Untuk diketahui, majelis hakim Pengadilan Tipikor menyatakan Karen terbukti bersalah melakukan korupsi dalam kasus investasi di Blok BMG. Majelis hakim menilai Karen telah melanggar Pasal 3 ayat 1 Undang-Undang Nomor 31 Tahun 1999 sebagaimana diubah dalam UU Nomor 20 Tahun 2001 tentang Pemberantasan Tindak Pidana Korupsi jo Pasal 55 ayat 1 ke-1 KUHP.
Karen terbukti merugikan keuangan negara dan memperkaya orang lain atau korporasi dalam kasus tersebut.
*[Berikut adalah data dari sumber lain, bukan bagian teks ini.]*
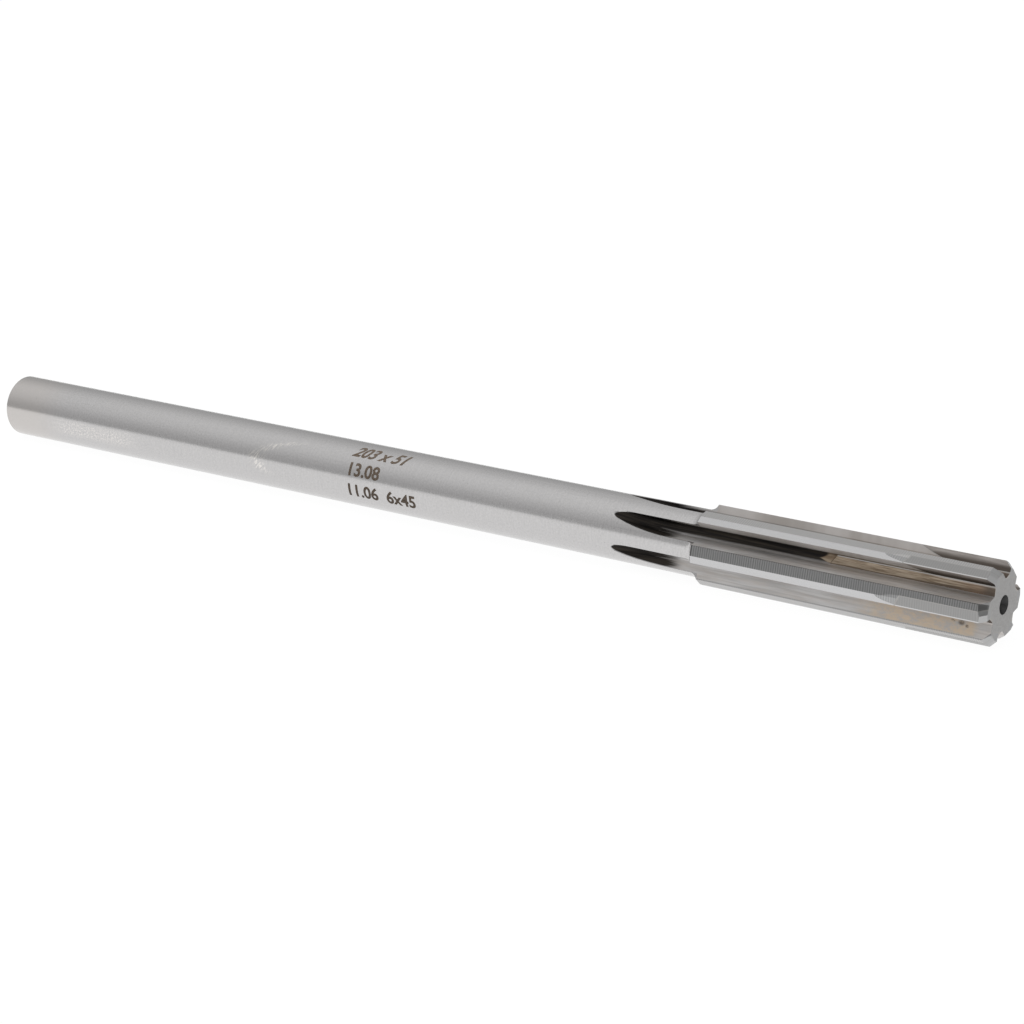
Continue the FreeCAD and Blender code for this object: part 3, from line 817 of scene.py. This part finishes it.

Karen juga dianggap telah menyalahgunakan wewenangnya sebagai Direktur Pertamina ketika berinvestasi di Blok BMG.
Hal itu dilakukan Karen bersama-sama dengan mantan Direktur Keuangan Pertamina Frederick ST Siahaan, mantan Manager Merger & Acquisition (M&A) Direktorat Hulu Pertamina Bayu Kristanto, dan Chief Legal Councel and Compliance Pertamina Genades Panjaitan Genades Panjaitan.
Persoalan tersebut terjadi karena Karen dkk pada 2009 membeli sebagian aset di Blok BMG Australia melalui Interest Participating (IP) tanpa didasari kajian kelayakan atau feasibility study berupa kajian secara lengkap (final due dilligence). Investasi di Blok BMG itu juga tidak didasarkan pada analisa risiko yang dilakukan oleh konsultan keuangan Deloitte.
Padahal, Deloitte telah menyatakan bahwa sangat berisiko jika Pertamina mengakuisisi sebagian aset di Blok BMG. Selain itu, penandatanganan Agreement for Sale and Purchase BMG Project tanggal 27 Mei 2009 senilai US$ 31,91 juta tidak didasari persetujuan dari bagian legal dan Dewan Komisaris Pertamina.
Lebih lanjut, produksi minyak mentah yang dihasilkan di Blok BMG jauh di bawah perkiraan Pertamina. Produksi di Blok BMG juga terhenti pada 2010 karena Roc Oil Company Ltd Australia merasa produksi di Blok BMG tidak ekonomis jika diteruskan.
Hal tersebut lantas membuat penggunaan dana investasi sebesar US$ 31,492,851 serta biaya-biaya yang timbul lainnya sejumlah AU$ 26,808,244 tidak memberikan manfaat atau keuntungan kepada Pertamina dalam menambah cadangan dan produksi minyak. Sebagaimana laporan perhitungan dari Kantor Akuntan Publik DRS Soewarno, Karen telah mengakibatkan kerugian negara sebesar Rp 568,06 miliar.
Dalam pertimbangannya, majelis hakim menilai perbuatan Karen yang memberatkan karena tidak mendukung program pemerintah dalam memberantas korupsi. Hakim juga menilai korupsi yang dilakukan Karen merupakan kejahatan luar biasa.
"Terdakwa juga merasa tidak bersalah," kata Emilia.
Sementara itu, pertimbangan majelis hakim yang meringankan, yakni Karen bersikap sopan selama persidangan berlangsung. Karen pun belum pernah dihukum sebelumnya.